Occupancy the center worried resident Carl Akerlof at the meeting.
“There’s an enormous amount of vacancy in Ann Arbor. How are you going to make money?” he said.
But Stegeman said the partnership has been in serious discussions with a number of potential tenants and there is strong interest.
“You won’t see it compete with Briarwood and it won’t be Big Box central. We may have one or two larger users, but it will be a good mix,” Stegeman said.
Still, Akerlof wasn’t convinced. “I’m not going to volunteer to invest in it,” he said after the meeting.
Resident Dan Harrison said he came not expecting to like the proposal but left having changed his mind.
“It’s really nice,” he said. “This is a much better plan than the previous one, which seemed like another giant mall.”
Arbor Hills Crossing won’t be a typical retail mall, Stegeman said, and will fit Ann Arbor’s personality and be “more funky.”
It will be bike and pedestrian- friendly, with 10-foot sidewalks running along Platt and for the full Washtenaw Avenue frontage, and a number of sidewalks entering into the center and meandering within it.
A former site of a gas station and a car dealership, there will be a brownfield cleanup of hazardous materials at the site. The project will seek eligibility from city and county governments for tax increment financing, and is expected to be eligible for a total of $3 to $4 million in tax reimbursements paid over a number of years, said Anne Jamieson, of AKT Peerless Environmental Services.
Some details of the project unveiled at the public meeting at Tappan Middle School:
• There will be four buildings, three with Washtenaw Avenue exposure. Two of the four buildings will have partial second stories, with the other two single-story. The buildings will be spaced apart, with pods of parking separating them.
• Access will be off of Washtenaw and off of Platt, said architect Robb Burroughs, principal of Ann Arbor-based reFORM studios.
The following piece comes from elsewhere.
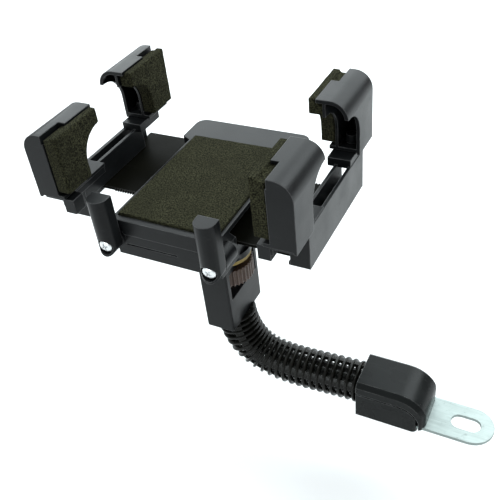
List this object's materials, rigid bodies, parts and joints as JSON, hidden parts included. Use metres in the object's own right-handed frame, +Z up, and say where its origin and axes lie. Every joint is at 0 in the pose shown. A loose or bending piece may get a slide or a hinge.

Traffic exiting out of the center onto Washtenaw could only turn right, but a new traffic light at Platt and Washtenaw would allow traffic to turn left.
• Construction materials include brick and steel along with steel and wood screens marking and anchoring some of the corners of the buildings. Stegeman promised “high quality architecture and appropriate scale.”
• There will be a rain garden, a pocket park and the wetland on the property will be preserved and improved, such as removing invasive species.
• There will be parking for 300 cars.
For some people at the meeting, the project will be a marked improvement from its current state of being empty and overgrown, they said.
“There’s a lot of nothing there,” architect Robb Burroughs said. “And a lot of junk.”
Comments
pchbob
Thu, Feb 17, 2011 : 4:27 p.m.
Janet; does the proposed development also include tearing down the couple of eye sore buildings on the corner of Platt and Washtenaw? Would love to see something come alive for this entire property but personally do not seeing any success unless they do bring in a main anchor, you can see that successful pattern in most other new/established centers around town.
A2Since74
Thu, Feb 17, 2011 : 1:55 p.m.
I hope that adequate plans for parking and access to the development will be in place. Ann Arbor has a penchant for allowing developments with inadequate parking and access directly off of main thoroughfares. Witness the development across Washtenaw which includes Whole Foods. (I think it across the street!).
DDOT1962
Thu, Feb 17, 2011 : 12:57 p.m.
It would be great if that link to the rendering could be re-established. And I can't imagine what this already congested area will look like at the 4:00-6:30p.m. crush, especially if they tie up the Platt Rd. siphon off Washtenaw with yet another traffic signal. Ugh.
Steve Pepple
Thu, Feb 17, 2011 : 12:03 p.m.
A broken link to a rendering of the project has been removed.
Susan Montgomery
Thu, Feb 17, 2011 : 11:49 a.m.
Ummm.... "Click here for a rendering of the proposed development" doesn't have a link...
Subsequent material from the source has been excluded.